The listing below contains a span that opens with the line containing "zipperTape(1), cloth('#191a20', 0.8)));" and closes with the line containing "Table = tuple[tuple[float, ...], ...]". Return that span exactly.

* Start Provided material *

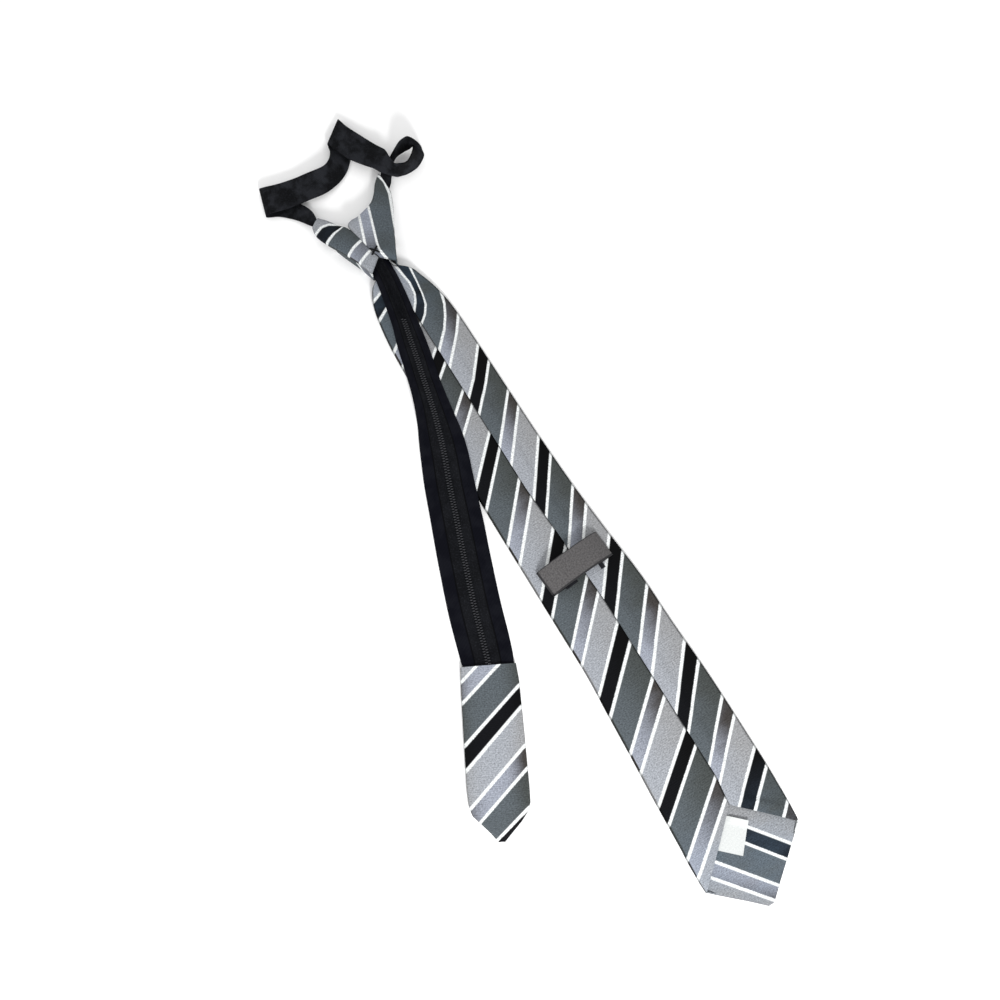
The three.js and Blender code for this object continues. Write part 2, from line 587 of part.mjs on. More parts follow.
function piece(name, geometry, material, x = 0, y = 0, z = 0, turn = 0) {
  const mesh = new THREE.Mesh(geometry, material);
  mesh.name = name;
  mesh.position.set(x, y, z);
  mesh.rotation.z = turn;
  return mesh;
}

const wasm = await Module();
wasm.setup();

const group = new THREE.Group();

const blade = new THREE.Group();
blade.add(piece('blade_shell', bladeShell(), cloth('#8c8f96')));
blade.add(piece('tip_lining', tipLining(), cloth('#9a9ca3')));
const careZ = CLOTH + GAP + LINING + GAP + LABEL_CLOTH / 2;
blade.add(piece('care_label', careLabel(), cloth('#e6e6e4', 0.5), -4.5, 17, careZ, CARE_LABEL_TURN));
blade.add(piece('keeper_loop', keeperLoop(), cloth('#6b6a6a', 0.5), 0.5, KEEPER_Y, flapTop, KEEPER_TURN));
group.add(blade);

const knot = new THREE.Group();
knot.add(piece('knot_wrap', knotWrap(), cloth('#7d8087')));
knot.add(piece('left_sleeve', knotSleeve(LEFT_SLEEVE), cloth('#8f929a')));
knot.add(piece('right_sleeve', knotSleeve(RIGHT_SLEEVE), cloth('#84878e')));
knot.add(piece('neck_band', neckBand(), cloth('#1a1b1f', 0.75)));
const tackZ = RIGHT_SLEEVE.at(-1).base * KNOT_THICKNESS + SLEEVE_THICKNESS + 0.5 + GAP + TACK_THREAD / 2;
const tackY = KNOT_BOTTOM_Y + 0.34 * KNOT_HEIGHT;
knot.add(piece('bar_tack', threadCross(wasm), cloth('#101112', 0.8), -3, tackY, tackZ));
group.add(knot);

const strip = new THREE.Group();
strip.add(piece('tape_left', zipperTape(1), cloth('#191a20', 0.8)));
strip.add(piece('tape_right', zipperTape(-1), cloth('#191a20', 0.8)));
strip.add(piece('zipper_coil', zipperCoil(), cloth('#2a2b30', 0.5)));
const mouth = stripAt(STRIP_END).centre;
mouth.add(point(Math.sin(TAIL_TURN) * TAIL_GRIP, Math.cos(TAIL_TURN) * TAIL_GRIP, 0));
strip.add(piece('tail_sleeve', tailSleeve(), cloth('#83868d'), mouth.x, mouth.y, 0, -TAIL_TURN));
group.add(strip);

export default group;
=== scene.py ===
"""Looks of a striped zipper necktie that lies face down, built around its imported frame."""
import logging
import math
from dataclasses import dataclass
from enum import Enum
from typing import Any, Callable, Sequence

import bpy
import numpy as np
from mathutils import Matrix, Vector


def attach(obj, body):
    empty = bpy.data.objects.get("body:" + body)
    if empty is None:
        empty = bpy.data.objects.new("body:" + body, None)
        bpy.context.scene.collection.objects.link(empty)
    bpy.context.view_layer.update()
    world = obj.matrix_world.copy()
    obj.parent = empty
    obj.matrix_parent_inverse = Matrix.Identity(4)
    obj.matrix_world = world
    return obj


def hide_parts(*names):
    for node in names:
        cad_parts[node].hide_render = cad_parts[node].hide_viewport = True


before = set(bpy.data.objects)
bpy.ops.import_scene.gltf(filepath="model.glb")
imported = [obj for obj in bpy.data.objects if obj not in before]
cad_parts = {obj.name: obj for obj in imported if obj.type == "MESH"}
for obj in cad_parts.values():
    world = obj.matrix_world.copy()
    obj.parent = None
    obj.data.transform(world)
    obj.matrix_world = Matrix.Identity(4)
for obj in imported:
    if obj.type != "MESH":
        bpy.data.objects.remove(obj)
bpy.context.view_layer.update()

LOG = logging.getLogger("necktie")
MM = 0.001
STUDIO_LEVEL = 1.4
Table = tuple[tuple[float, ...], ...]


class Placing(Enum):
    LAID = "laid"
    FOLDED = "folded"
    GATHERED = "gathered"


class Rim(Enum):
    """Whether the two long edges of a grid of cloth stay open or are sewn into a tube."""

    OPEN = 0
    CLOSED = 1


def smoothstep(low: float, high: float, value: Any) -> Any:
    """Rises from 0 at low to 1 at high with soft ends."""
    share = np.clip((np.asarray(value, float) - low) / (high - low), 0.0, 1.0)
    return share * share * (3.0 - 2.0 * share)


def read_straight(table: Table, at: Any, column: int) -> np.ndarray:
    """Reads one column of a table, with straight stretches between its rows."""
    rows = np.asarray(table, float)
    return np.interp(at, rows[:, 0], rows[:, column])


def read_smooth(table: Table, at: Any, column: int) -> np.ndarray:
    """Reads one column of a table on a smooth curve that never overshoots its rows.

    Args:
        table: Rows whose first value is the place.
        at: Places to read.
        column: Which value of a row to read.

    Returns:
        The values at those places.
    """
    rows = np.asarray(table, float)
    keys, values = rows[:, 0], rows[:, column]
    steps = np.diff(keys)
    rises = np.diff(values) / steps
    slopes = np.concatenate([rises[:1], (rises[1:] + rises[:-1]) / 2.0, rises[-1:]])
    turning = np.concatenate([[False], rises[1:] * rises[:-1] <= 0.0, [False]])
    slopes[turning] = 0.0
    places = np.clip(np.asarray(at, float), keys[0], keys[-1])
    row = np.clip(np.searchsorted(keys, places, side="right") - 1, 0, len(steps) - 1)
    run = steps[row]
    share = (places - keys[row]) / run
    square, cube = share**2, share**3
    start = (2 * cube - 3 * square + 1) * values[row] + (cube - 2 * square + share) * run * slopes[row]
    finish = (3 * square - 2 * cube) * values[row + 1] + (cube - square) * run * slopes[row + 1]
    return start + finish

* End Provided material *
* Start Provided material *

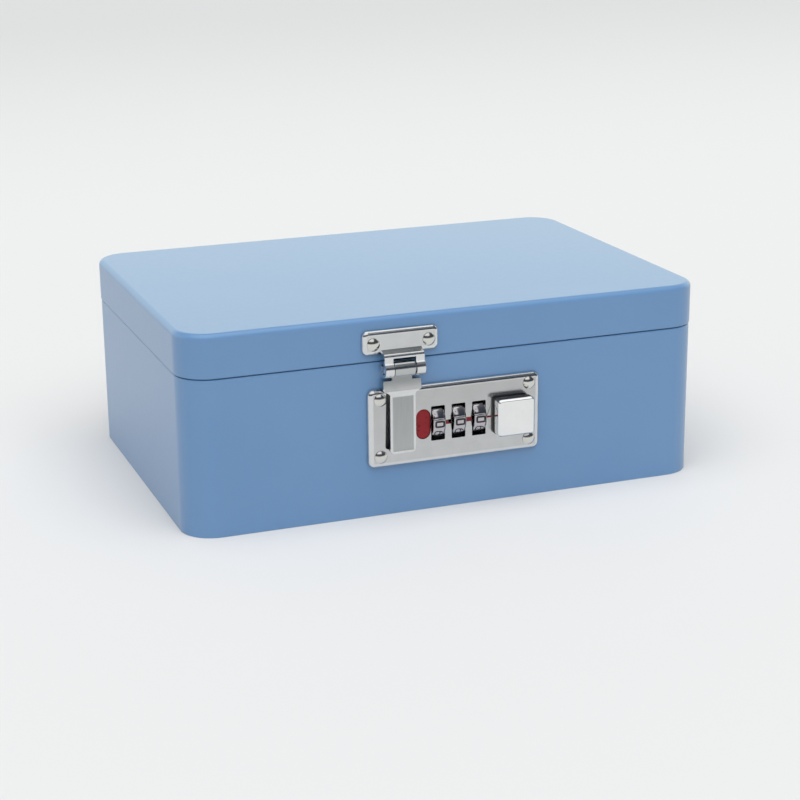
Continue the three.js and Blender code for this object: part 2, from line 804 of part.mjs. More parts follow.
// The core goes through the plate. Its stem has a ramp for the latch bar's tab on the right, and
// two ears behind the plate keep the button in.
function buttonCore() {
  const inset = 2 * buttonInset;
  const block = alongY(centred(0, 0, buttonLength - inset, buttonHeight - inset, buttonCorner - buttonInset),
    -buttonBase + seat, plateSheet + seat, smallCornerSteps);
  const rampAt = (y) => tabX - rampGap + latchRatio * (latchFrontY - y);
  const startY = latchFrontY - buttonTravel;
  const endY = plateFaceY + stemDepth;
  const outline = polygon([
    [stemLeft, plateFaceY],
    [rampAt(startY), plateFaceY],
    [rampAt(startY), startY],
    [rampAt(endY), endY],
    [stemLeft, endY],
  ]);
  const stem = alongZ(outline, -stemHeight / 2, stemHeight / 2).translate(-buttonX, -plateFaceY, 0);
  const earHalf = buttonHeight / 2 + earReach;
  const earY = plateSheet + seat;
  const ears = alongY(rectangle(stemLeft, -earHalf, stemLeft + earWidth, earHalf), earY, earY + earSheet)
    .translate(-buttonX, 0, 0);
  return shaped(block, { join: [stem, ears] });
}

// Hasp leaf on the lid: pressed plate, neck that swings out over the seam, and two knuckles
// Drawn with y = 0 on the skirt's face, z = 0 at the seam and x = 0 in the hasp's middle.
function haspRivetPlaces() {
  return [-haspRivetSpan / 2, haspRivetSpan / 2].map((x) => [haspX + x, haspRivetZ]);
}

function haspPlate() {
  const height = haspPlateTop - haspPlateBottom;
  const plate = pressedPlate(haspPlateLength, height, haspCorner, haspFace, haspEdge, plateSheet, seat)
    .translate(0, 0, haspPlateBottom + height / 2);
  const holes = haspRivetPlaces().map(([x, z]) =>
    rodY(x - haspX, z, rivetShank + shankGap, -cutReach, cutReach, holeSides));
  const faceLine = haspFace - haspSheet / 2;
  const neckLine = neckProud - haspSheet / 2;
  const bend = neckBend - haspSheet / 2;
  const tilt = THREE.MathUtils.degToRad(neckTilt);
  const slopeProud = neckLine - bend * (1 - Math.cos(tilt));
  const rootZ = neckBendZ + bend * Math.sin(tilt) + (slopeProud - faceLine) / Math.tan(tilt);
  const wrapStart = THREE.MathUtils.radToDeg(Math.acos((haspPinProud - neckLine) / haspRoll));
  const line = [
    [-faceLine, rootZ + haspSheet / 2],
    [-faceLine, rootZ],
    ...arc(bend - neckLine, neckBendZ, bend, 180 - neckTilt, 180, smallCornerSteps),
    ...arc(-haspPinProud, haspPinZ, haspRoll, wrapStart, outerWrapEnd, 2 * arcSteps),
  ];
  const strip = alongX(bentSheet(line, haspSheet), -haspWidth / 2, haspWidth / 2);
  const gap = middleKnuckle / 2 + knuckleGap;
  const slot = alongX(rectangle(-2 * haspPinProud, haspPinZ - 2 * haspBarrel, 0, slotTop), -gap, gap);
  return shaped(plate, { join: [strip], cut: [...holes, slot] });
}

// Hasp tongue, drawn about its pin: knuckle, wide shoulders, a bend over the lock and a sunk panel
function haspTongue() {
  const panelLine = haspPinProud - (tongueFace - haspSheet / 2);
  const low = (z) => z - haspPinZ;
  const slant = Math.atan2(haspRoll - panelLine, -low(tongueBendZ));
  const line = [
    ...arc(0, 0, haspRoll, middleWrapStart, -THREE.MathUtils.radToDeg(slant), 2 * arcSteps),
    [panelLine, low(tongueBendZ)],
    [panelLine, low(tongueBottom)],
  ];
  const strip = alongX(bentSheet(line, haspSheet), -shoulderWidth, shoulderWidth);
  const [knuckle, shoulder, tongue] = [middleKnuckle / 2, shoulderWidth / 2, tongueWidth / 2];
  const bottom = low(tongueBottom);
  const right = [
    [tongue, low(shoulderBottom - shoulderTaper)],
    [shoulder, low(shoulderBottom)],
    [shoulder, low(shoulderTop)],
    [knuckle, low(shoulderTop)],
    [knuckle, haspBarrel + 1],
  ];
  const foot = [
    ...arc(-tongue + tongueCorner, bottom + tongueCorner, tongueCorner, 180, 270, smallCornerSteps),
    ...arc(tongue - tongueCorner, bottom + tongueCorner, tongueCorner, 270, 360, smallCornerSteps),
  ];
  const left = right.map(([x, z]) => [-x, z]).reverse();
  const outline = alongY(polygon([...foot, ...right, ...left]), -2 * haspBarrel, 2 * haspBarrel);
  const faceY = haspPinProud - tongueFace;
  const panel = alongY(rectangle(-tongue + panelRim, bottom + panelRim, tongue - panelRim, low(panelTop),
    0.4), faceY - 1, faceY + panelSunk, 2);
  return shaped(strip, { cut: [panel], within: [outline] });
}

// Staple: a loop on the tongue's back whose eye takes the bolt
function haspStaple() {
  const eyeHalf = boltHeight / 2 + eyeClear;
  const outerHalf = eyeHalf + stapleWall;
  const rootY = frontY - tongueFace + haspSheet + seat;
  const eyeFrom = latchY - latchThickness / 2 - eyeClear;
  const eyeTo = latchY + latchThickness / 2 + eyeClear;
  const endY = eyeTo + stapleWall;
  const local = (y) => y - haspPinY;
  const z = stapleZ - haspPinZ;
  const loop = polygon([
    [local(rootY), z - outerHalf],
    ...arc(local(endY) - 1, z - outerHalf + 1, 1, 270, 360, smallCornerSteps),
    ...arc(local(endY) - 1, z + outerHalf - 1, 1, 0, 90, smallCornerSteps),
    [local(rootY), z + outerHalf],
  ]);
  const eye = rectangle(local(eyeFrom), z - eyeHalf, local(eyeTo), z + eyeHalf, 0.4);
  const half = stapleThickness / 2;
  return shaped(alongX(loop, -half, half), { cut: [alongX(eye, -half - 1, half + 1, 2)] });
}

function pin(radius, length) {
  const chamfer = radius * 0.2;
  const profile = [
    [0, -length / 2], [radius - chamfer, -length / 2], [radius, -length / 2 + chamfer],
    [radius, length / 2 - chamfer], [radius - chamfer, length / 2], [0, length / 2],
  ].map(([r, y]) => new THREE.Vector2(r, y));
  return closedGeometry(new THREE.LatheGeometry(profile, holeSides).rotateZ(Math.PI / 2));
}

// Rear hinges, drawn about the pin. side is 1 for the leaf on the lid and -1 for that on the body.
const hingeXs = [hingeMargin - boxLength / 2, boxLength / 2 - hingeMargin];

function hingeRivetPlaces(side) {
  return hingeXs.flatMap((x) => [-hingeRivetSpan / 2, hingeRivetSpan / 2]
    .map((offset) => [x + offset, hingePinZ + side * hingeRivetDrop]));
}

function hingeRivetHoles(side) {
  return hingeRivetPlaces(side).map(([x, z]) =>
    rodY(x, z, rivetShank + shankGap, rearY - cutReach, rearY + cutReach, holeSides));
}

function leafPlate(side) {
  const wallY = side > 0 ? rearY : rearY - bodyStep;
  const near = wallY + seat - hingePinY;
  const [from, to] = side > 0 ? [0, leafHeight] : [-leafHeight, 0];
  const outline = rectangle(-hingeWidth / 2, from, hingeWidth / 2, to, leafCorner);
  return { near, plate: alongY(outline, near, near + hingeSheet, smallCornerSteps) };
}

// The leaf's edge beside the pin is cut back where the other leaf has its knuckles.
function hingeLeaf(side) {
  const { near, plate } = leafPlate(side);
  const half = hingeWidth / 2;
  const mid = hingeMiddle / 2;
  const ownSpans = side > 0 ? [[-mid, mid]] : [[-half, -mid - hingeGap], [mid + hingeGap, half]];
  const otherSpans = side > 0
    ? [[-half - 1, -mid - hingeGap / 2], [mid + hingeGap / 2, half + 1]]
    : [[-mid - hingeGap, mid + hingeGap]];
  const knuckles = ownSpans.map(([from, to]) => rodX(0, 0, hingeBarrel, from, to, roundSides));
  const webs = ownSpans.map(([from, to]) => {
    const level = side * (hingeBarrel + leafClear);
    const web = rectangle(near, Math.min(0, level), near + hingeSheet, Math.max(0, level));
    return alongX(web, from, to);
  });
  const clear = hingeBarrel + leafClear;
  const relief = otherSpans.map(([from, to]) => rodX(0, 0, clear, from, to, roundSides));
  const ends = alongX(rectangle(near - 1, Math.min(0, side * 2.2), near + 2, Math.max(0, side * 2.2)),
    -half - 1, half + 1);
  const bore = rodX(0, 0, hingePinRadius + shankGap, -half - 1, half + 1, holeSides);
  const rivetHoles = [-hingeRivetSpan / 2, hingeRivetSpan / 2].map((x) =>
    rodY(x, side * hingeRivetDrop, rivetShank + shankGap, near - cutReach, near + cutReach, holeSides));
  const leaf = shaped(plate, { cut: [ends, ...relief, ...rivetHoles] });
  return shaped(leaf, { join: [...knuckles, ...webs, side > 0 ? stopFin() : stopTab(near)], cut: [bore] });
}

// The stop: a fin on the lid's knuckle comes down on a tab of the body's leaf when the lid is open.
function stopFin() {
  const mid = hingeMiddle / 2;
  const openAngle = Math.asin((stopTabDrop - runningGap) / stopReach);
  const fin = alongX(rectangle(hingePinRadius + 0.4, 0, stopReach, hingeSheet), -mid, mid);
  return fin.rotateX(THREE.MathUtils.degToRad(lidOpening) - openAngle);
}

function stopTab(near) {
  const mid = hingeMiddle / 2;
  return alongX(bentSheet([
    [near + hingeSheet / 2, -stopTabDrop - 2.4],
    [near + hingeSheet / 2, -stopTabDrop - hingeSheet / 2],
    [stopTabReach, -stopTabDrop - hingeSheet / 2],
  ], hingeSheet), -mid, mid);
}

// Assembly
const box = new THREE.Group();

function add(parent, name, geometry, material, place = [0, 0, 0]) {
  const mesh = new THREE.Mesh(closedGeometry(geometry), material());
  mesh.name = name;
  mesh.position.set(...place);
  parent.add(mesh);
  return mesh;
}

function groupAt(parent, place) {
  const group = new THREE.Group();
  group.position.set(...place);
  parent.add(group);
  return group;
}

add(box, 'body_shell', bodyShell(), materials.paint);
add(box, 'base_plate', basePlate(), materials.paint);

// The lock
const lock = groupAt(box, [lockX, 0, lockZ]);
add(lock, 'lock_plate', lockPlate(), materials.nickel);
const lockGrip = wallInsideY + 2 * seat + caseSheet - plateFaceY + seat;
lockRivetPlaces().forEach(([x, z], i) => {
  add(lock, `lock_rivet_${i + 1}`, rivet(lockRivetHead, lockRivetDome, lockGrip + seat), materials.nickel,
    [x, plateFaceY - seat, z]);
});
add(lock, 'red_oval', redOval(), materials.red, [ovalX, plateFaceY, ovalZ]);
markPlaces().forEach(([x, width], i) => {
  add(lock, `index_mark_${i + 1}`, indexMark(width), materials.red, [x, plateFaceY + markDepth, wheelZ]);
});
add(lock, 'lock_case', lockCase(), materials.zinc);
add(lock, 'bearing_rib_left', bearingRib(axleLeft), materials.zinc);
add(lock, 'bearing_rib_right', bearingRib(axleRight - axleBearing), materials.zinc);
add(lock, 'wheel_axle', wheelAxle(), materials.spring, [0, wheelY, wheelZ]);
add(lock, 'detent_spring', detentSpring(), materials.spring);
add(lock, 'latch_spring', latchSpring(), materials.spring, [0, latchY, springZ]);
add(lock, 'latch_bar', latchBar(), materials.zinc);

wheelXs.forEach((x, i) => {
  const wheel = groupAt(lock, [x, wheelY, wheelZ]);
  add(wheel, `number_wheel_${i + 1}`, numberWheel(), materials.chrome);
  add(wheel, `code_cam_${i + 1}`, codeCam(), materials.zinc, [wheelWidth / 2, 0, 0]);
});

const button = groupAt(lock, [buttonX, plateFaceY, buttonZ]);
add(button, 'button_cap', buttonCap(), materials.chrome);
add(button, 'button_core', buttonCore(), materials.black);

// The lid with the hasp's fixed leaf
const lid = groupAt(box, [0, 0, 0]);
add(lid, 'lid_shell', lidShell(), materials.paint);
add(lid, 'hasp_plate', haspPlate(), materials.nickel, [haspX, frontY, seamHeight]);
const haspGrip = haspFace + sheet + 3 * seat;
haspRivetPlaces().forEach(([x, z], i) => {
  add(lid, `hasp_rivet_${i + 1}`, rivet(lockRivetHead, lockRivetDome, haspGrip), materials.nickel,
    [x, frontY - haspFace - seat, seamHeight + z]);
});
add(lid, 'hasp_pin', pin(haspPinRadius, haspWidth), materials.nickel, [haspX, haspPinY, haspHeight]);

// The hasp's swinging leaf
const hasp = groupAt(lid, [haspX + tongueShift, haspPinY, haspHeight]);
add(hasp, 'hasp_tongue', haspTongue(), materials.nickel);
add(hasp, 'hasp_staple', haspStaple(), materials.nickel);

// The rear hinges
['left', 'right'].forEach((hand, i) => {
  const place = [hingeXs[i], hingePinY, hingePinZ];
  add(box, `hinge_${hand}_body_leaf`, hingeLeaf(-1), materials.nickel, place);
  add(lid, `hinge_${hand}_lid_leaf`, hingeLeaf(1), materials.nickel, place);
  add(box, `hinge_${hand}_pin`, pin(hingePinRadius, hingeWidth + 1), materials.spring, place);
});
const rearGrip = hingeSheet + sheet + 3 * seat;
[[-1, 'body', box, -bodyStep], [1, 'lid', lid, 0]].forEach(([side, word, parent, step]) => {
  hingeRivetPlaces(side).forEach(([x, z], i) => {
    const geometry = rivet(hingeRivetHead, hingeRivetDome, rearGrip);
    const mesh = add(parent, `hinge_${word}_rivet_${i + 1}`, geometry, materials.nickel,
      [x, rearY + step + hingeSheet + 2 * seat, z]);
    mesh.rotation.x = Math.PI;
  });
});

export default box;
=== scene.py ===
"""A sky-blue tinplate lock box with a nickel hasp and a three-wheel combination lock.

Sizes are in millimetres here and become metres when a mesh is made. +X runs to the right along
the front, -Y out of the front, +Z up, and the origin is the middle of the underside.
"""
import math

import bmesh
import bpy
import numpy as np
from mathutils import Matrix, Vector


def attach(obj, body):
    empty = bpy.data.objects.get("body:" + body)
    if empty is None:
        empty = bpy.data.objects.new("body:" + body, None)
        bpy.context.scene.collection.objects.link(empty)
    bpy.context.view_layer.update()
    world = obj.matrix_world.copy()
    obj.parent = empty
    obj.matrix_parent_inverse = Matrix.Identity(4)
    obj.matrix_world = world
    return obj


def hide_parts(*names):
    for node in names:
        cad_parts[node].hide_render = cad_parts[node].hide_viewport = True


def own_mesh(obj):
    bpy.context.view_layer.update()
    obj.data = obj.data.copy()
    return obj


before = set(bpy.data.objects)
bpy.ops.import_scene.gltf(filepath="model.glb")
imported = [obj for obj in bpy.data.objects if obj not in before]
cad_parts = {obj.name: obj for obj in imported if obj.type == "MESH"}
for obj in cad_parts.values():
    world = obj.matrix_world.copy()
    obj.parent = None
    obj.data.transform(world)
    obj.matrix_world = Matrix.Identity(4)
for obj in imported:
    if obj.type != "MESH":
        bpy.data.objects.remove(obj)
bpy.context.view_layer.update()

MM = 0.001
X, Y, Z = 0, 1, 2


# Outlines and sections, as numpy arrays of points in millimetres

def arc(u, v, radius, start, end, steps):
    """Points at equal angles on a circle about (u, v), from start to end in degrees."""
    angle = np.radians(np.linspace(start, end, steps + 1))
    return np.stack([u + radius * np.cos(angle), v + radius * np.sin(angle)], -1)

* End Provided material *

■ **Answer in full**:
strip.add(piece('tape_left', zipperTape(1), cloth('#191a20', 0.8)));
strip.add(piece('tape_right', zipperTape(-1), cloth('#191a20', 0.8)));
strip.add(piece('zipper_coil', zipperCoil(), cloth('#2a2b30', 0.5)));
const mouth = stripAt(STRIP_END).centre;
mouth.add(point(Math.sin(TAIL_TURN) * TAIL_GRIP, Math.cos(TAIL_TURN) * TAIL_GRIP, 0));
strip.add(piece('tail_sleeve', tailSleeve(), cloth('#83868d'), mouth.x, mouth.y, 0, -TAIL_TURN));
group.add(strip);

export default group;
=== scene.py ===
"""Looks of a striped zipper necktie that lies face down, built around its imported frame."""
import logging
import math
from dataclasses import dataclass
from enum import Enum
from typing import Any, Callable, Sequence

import bpy
import numpy as np
from mathutils import Matrix, Vector


def attach(obj, body):
    empty = bpy.data.objects.get("body:" + body)
    if empty is None:
        empty = bpy.data.objects.new("body:" + body, None)
        bpy.context.scene.collection.objects.link(empty)
    bpy.context.view_layer.update()
    world = obj.matrix_world.copy()
    obj.parent = empty
    obj.matrix_parent_inverse = Matrix.Identity(4)
    obj.matrix_world = world
    return obj


def hide_parts(*names):
    for node in names:
        cad_parts[node].hide_render = cad_parts[node].hide_viewport = True


before = set(bpy.data.objects)
bpy.ops.import_scene.gltf(filepath="model.glb")
imported = [obj for obj in bpy.data.objects if obj not in before]
cad_parts = {obj.name: obj for obj in imported if obj.type == "MESH"}
for obj in cad_parts.values():
    world = obj.matrix_world.copy()
    obj.parent = None
    obj.data.transform(world)
    obj.matrix_world = Matrix.Identity(4)
for obj in imported:
    if obj.type != "MESH":
        bpy.data.objects.remove(obj)
bpy.context.view_layer.update()

LOG = logging.getLogger("necktie")
MM = 0.001
STUDIO_LEVEL = 1.4
Table = tuple[tuple[float, ...], ...]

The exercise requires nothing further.